-- Exercise instructions --
Can you reproduce the data beneath, keeping every line exact?

Scripts that build objects:
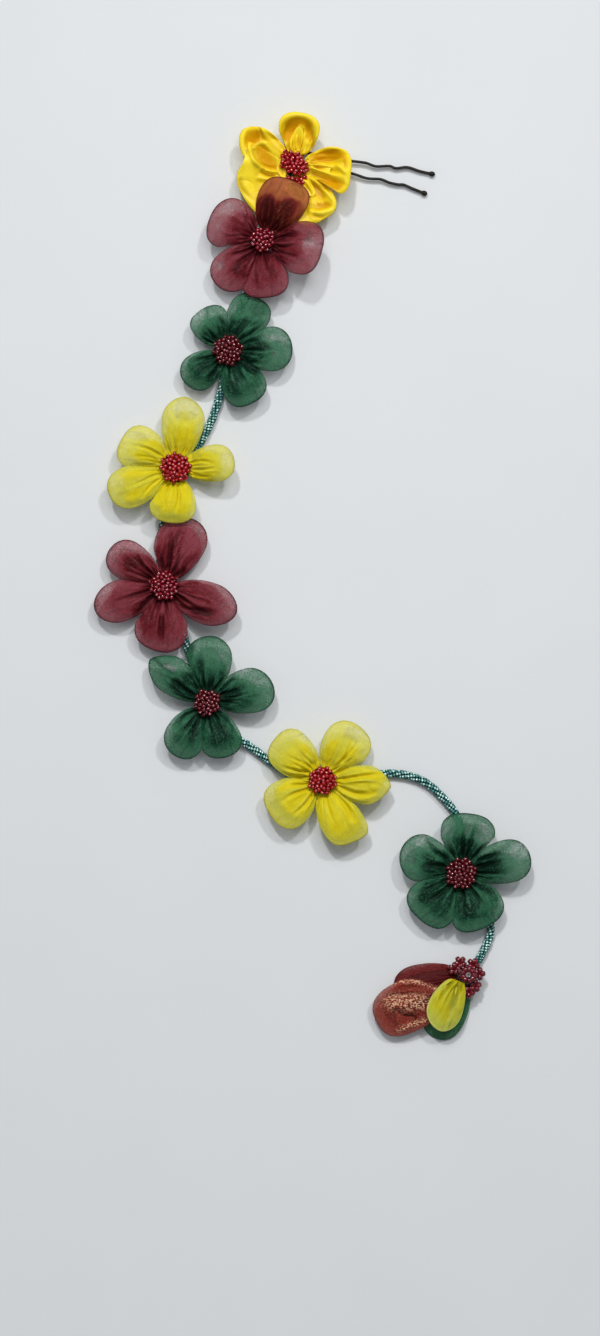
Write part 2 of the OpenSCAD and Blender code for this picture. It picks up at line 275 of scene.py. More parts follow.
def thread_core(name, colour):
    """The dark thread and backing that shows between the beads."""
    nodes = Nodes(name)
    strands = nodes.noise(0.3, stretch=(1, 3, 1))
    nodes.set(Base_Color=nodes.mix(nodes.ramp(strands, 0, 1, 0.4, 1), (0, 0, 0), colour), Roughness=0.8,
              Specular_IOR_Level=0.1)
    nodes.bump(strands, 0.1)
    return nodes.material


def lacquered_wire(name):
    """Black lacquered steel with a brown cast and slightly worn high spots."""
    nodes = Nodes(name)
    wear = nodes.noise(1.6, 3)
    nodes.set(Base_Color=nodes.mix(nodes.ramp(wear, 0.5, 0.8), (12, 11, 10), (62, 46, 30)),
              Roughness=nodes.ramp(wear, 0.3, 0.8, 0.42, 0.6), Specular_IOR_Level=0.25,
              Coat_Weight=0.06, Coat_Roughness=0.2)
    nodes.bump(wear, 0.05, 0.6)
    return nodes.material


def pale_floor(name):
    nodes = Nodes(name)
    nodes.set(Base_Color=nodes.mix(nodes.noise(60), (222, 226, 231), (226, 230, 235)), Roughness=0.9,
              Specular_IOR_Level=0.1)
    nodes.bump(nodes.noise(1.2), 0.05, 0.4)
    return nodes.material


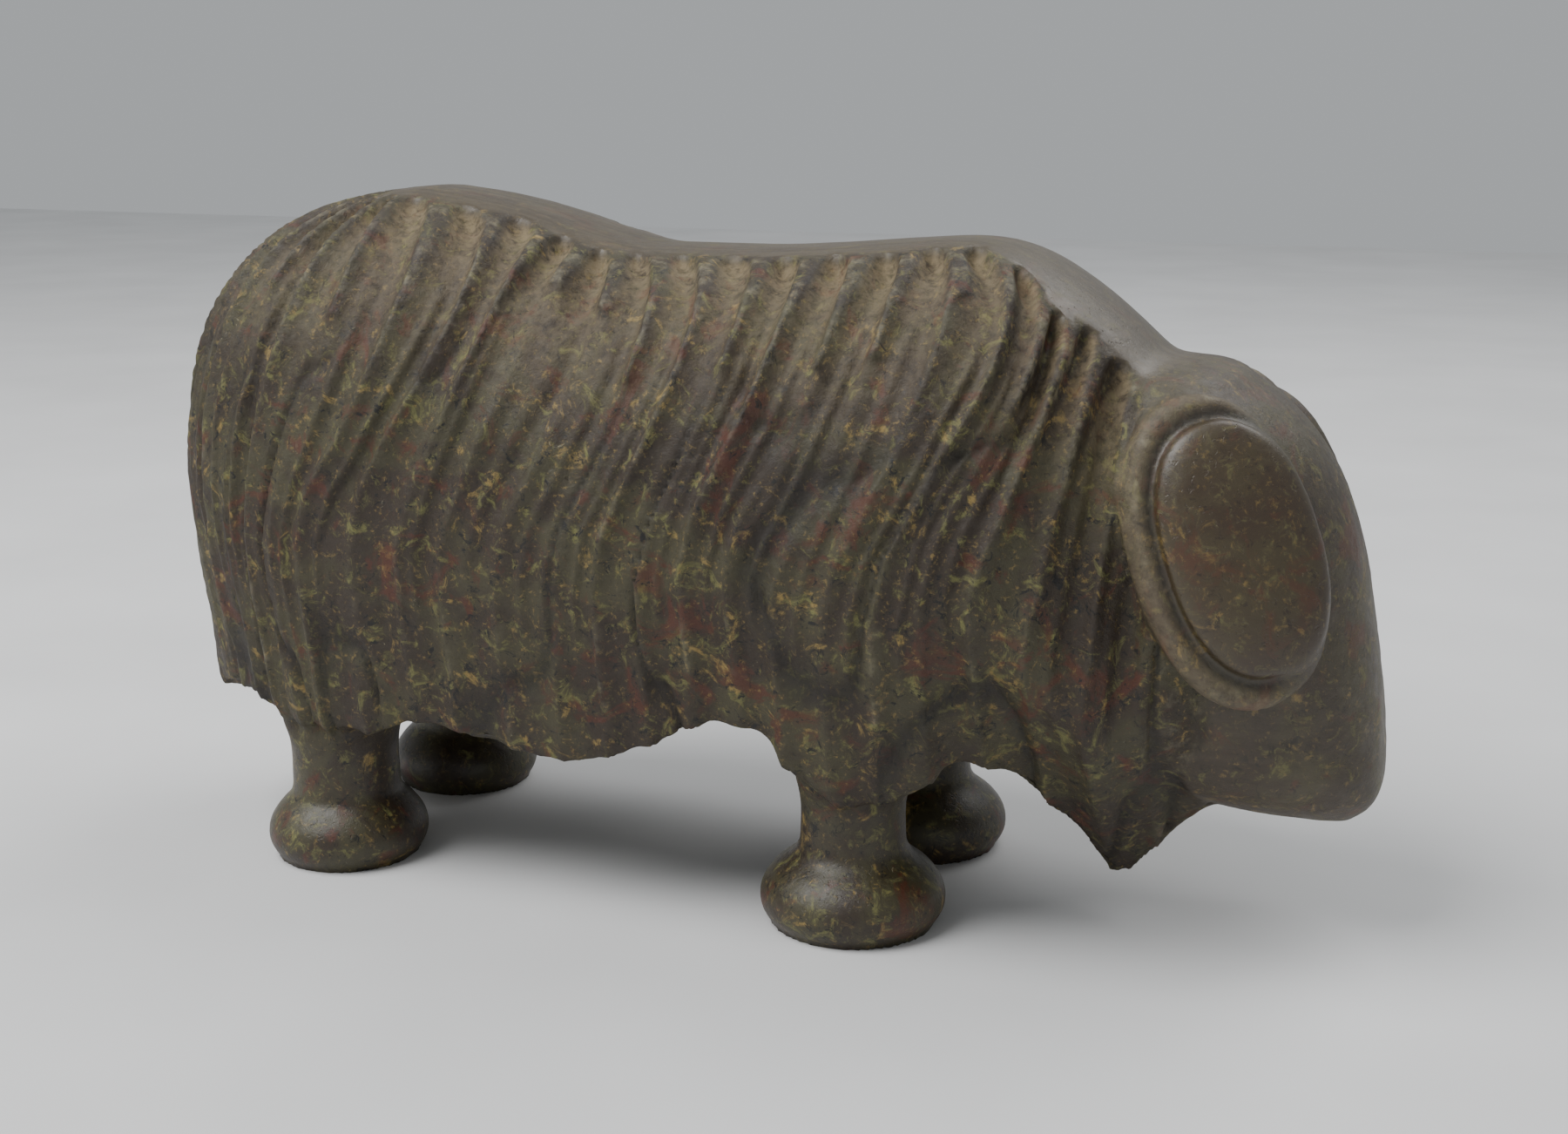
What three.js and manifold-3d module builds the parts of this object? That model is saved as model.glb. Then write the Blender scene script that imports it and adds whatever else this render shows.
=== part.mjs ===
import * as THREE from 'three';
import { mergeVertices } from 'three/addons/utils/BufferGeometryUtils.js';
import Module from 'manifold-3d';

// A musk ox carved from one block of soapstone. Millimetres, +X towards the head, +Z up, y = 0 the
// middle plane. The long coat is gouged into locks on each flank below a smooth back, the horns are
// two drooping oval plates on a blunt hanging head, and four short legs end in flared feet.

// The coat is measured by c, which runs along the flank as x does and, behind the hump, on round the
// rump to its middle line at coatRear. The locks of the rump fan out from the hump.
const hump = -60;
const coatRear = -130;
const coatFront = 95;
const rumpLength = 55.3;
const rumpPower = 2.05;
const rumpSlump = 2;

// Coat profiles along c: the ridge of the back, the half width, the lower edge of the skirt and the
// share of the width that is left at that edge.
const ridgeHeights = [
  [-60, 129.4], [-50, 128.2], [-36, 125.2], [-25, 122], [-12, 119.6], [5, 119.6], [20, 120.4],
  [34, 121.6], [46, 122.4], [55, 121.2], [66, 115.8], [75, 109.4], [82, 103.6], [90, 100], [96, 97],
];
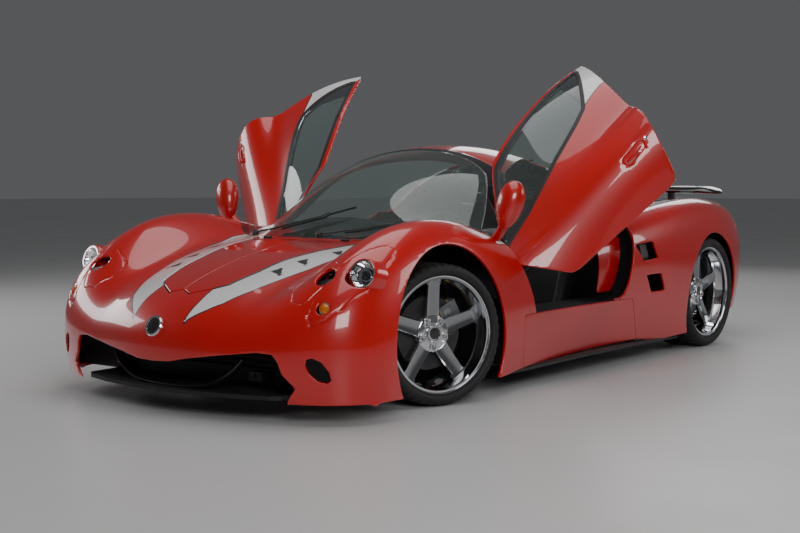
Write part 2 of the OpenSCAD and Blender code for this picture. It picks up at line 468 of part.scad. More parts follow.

-- Answer to the exercise --
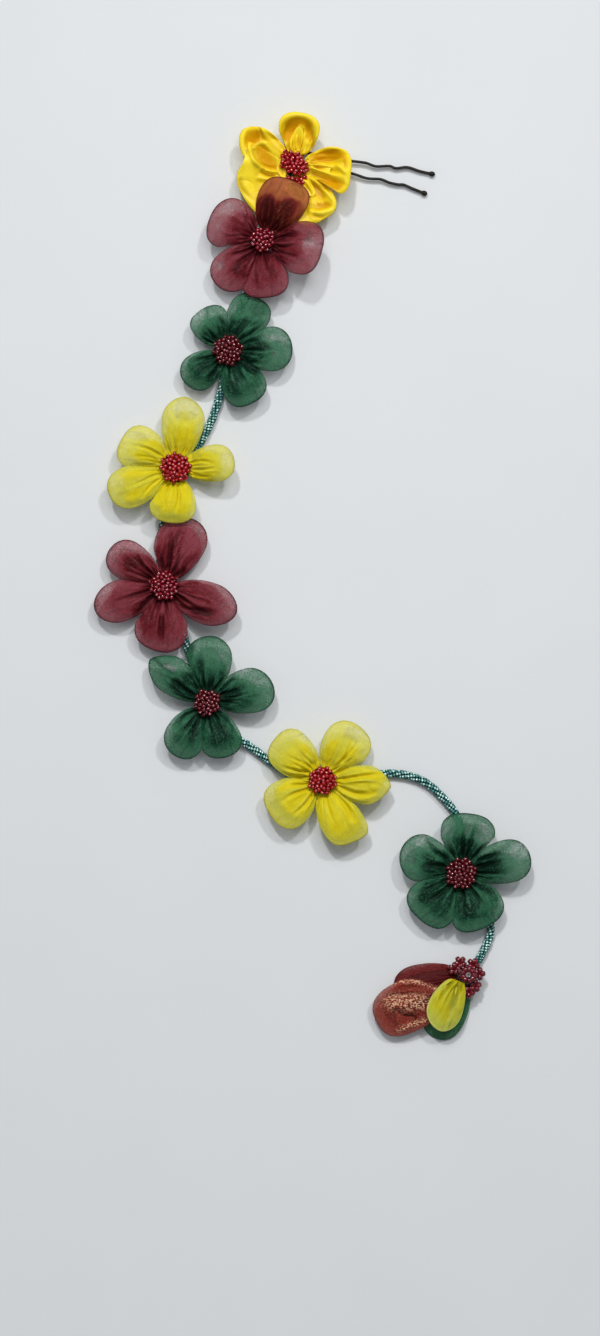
Write part 2 of the OpenSCAD and Blender code for this picture. It picks up at line 275 of scene.py. More parts follow.
def thread_core(name, colour):
    """The dark thread and backing that shows between the beads."""
    nodes = Nodes(name)
    strands = nodes.noise(0.3, stretch=(1, 3, 1))
    nodes.set(Base_Color=nodes.mix(nodes.ramp(strands, 0, 1, 0.4, 1), (0, 0, 0), colour), Roughness=0.8,
              Specular_IOR_Level=0.1)
    nodes.bump(strands, 0.1)
    return nodes.material


def lacquered_wire(name):
    """Black lacquered steel with a brown cast and slightly worn high spots."""
    nodes = Nodes(name)
    wear = nodes.noise(1.6, 3)
    nodes.set(Base_Color=nodes.mix(nodes.ramp(wear, 0.5, 0.8), (12, 11, 10), (62, 46, 30)),
              Roughness=nodes.ramp(wear, 0.3, 0.8, 0.42, 0.6), Specular_IOR_Level=0.25,
              Coat_Weight=0.06, Coat_Roughness=0.2)
    nodes.bump(wear, 0.05, 0.6)
    return nodes.material


def pale_floor(name):
    nodes = Nodes(name)
    nodes.set(Base_Color=nodes.mix(nodes.noise(60), (222, 226, 231), (226, 230, 235)), Roughness=0.9,
              Specular_IOR_Level=0.1)
    nodes.bump(nodes.noise(1.2), 0.05, 0.4)
    return nodes.material


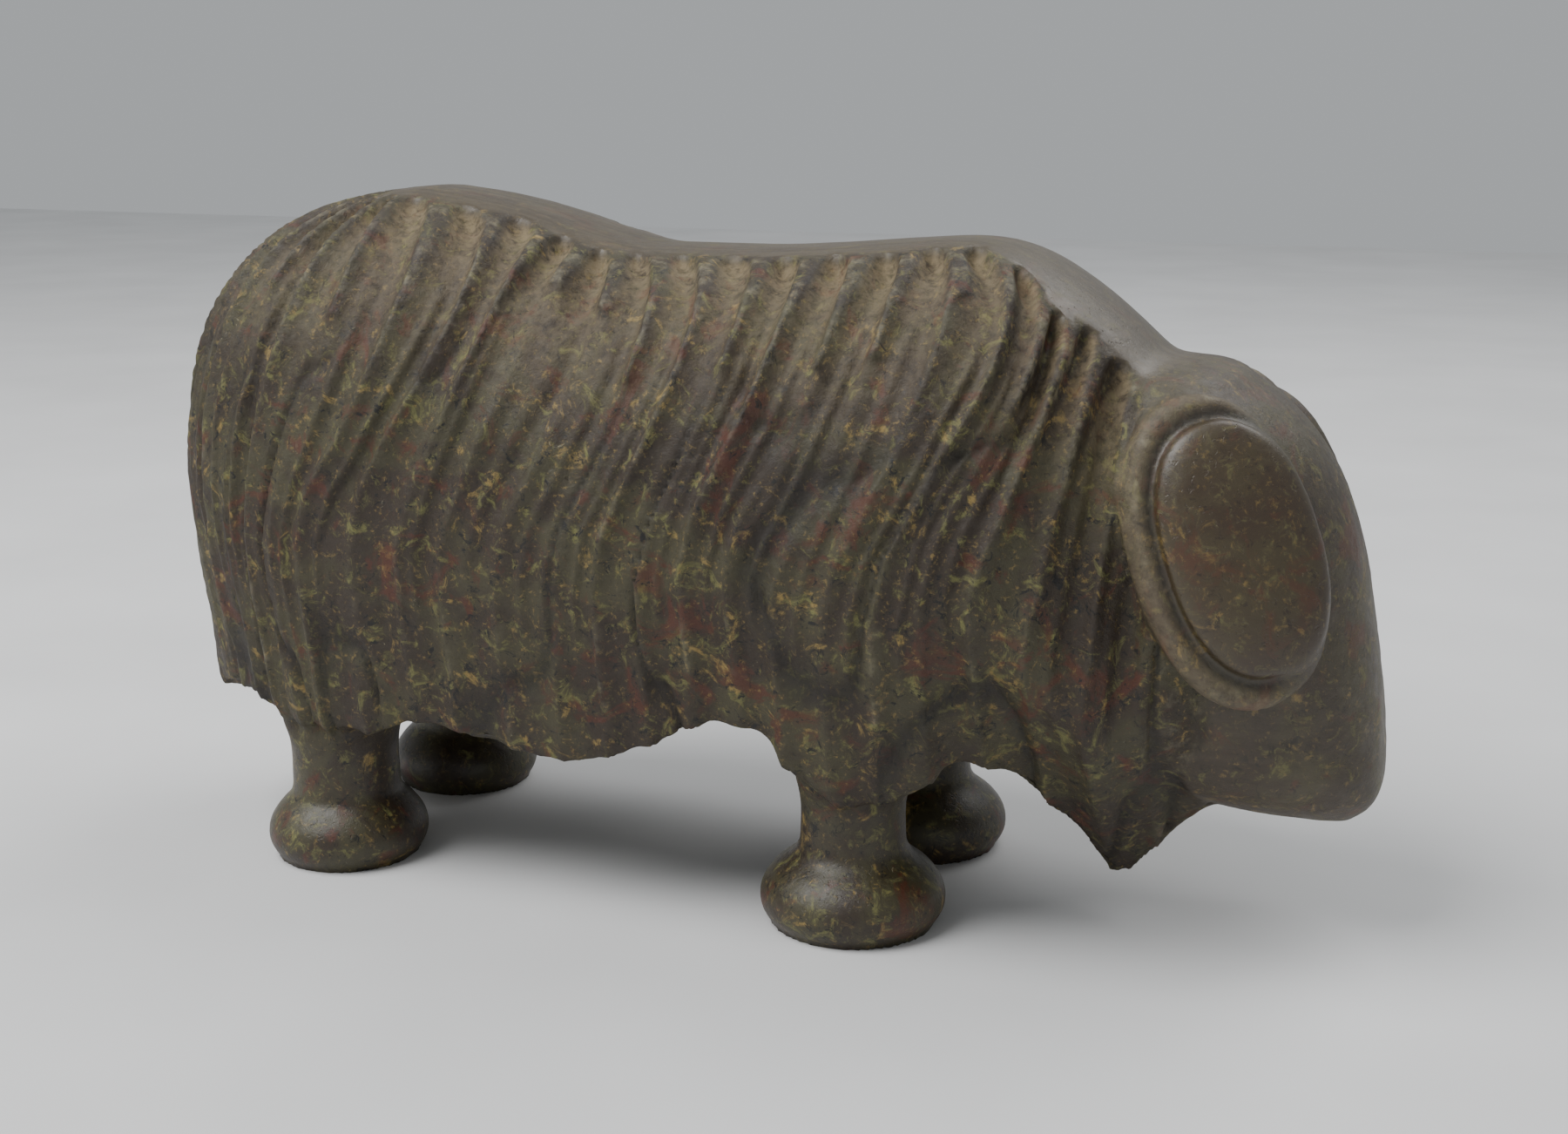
What three.js and manifold-3d module builds the parts of this object? That model is saved as model.glb. Then write the Blender scene script that imports it and adds whatever else this render shows.
=== part.mjs ===
import * as THREE from 'three';
import { mergeVertices } from 'three/addons/utils/BufferGeometryUtils.js';
import Module from 'manifold-3d';

// A musk ox carved from one block of soapstone. Millimetres, +X towards the head, +Z up, y = 0 the
// middle plane. The long coat is gouged into locks on each flank below a smooth back, the horns are
// two drooping oval plates on a blunt hanging head, and four short legs end in flared feet.

// The coat is measured by c, which runs along the flank as x does and, behind the hump, on round the
// rump to its middle line at coatRear. The locks of the rump fan out from the hump.
const hump = -60;
const coatRear = -130;
const coatFront = 95;
const rumpLength = 55.3;
const rumpPower = 2.05;
const rumpSlump = 2;

// Coat profiles along c: the ridge of the back, the half width, the lower edge of the skirt and the
// share of the width that is left at that edge.
const ridgeHeights = [
  [-60, 129.4], [-50, 128.2], [-36, 125.2], [-25, 122], [-12, 119.6], [5, 119.6], [20, 120.4],
  [34, 121.6], [46, 122.4], [55, 121.2], [66, 115.8], [75, 109.4], [82, 103.6], [90, 100], [96, 97],
];
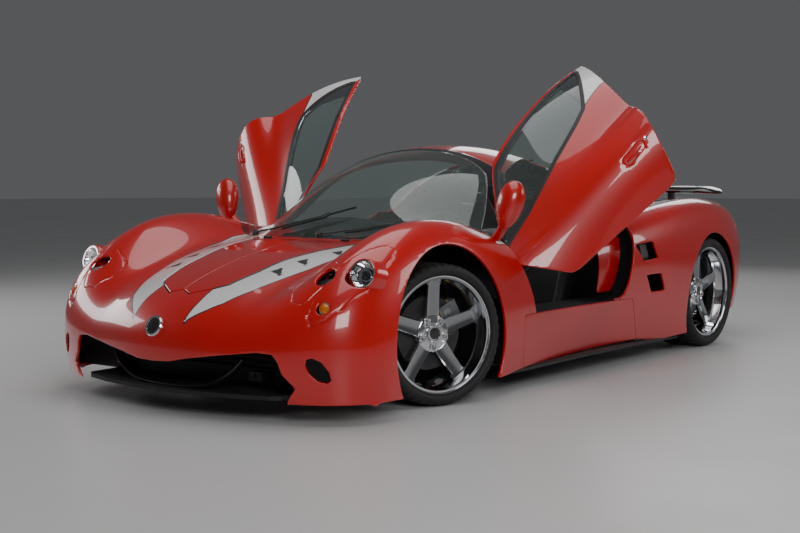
Write part 2 of the OpenSCAD and Blender code for this picture. It picks up at line 468 of part.scad. More parts follow.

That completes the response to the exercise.